JUDGMENT DELIVERED ON 13 AUGUST 2010


Allie, J


[1] The appellant was convicted in the Wynberg District Court of housebreaking with intent to steal and theft. He was declared to be a habitual criminal in terms of Section 286 of Act 51 of 1977. He now appeals against both the conviction and sentence.



[2] The State alleged that on 27 October 2008, the accused entered through the open door of his neighbour's house, rummaged through drawers and stole a cell phone, wristwatch, earrings and R100 cash.



[3] Ms Eileen Jones testified that when her mother went outside their house to complain about people in the neighbourhood who had once again kicked their ball into her yard, the accused entered her home and stole certain goods while she was in the bathroom. When she came out of the bathroom, she saw the accused in her house and ran outside. The accused also ran outside and jumped over the fence of her house. At that point her mother who was returning from the neighbour's house saw the accused jump over her fence.



[4] The accused's version that he had asked Eileen's mother Janetta Gladys Jones, to return the ball and offered to pay her R20 for it is denied by Mrs Jones.



[5j The circumstantial evidence adduced by both state witnesses seeing the accused jump over their fence, together with the direct observation by Eileen Jones who saw and heard the accused in her house has not been challenged in a way which provides a reasonable explanation for the accused's presence in the house.




[6] I can find no basis for interfering with the conviction.



[7] The accused was warned in 1995 and he knew in 2006 that he faced the possibility of being declared a habitual criminal.
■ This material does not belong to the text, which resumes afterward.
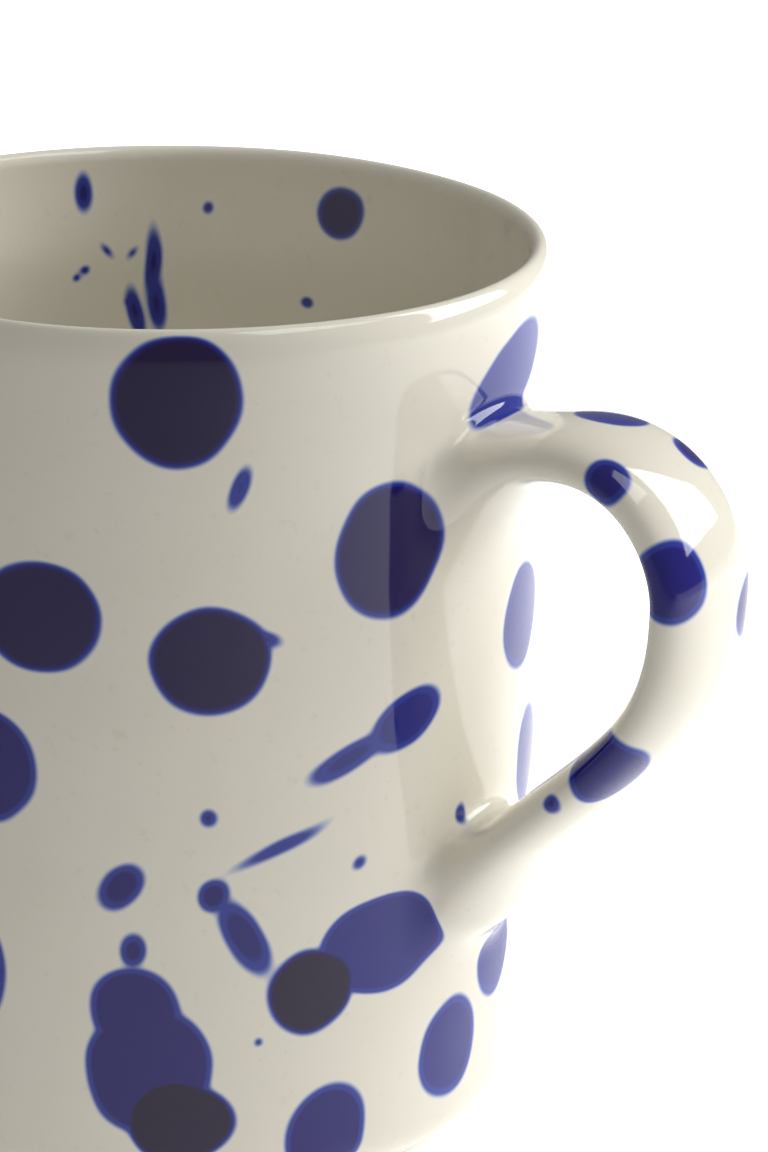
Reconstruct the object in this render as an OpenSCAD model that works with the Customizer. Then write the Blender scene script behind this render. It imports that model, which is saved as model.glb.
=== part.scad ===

The accused has 12 relevant previous convictions which include 3 counts taken together for the purpose of sentence. The last previous conviction that was not overturned on appeal was in 1995.



[8] Section 286 of the Criminal Procedure Act provides that a court which convicts a person may if it is satisfied that the person habitually commits offences and the community should be protected against him, declare him to be a habitual criminal.

[9] The last previous conviction was at least 13 years before the commission of the offence in this case. Section 286 does not remove the court's discretion (see; S v Makoula 1978 (4) SA 763 (SWA) at 766 G and R v Swarts 1953 (4) SA461 (A) at 463 B-C).



[10] It is not desirable to exercise the discretion in favour of declaring an accused to be a habitual criminal where there has been a long lapse of time between the last conviction and the present one (see: S v Makoula (supra) at 767 and S v Magakoe and others 1975 (2) PHH 100 (A))



[11] It is always appropriate to investigate the nature and circumstances of the previous convictions when deciding to impose a sentence in terms of Section 286 (see: S v Stenge 2008 (2) SACR 27 (C) and S v Masisi 1996 (1) SACR 147 (0)


[12] The court a quo failed to establish the nature and circumstances surrounding the previous convictions.


[13] In the circumstances I would set aside the sentence of declaring the accused to be a habitual criminal. The appeal against conviction fails and against sentence it succeeds.


I would accordingly impose the following sentence:


1. The accused is sentenced to 3 years imprisonment. 1 year of which is suspended for 5 years on condition that he is not convicted of housebreaking with intent to steal, theft or an attempt thereto during the period of suspension.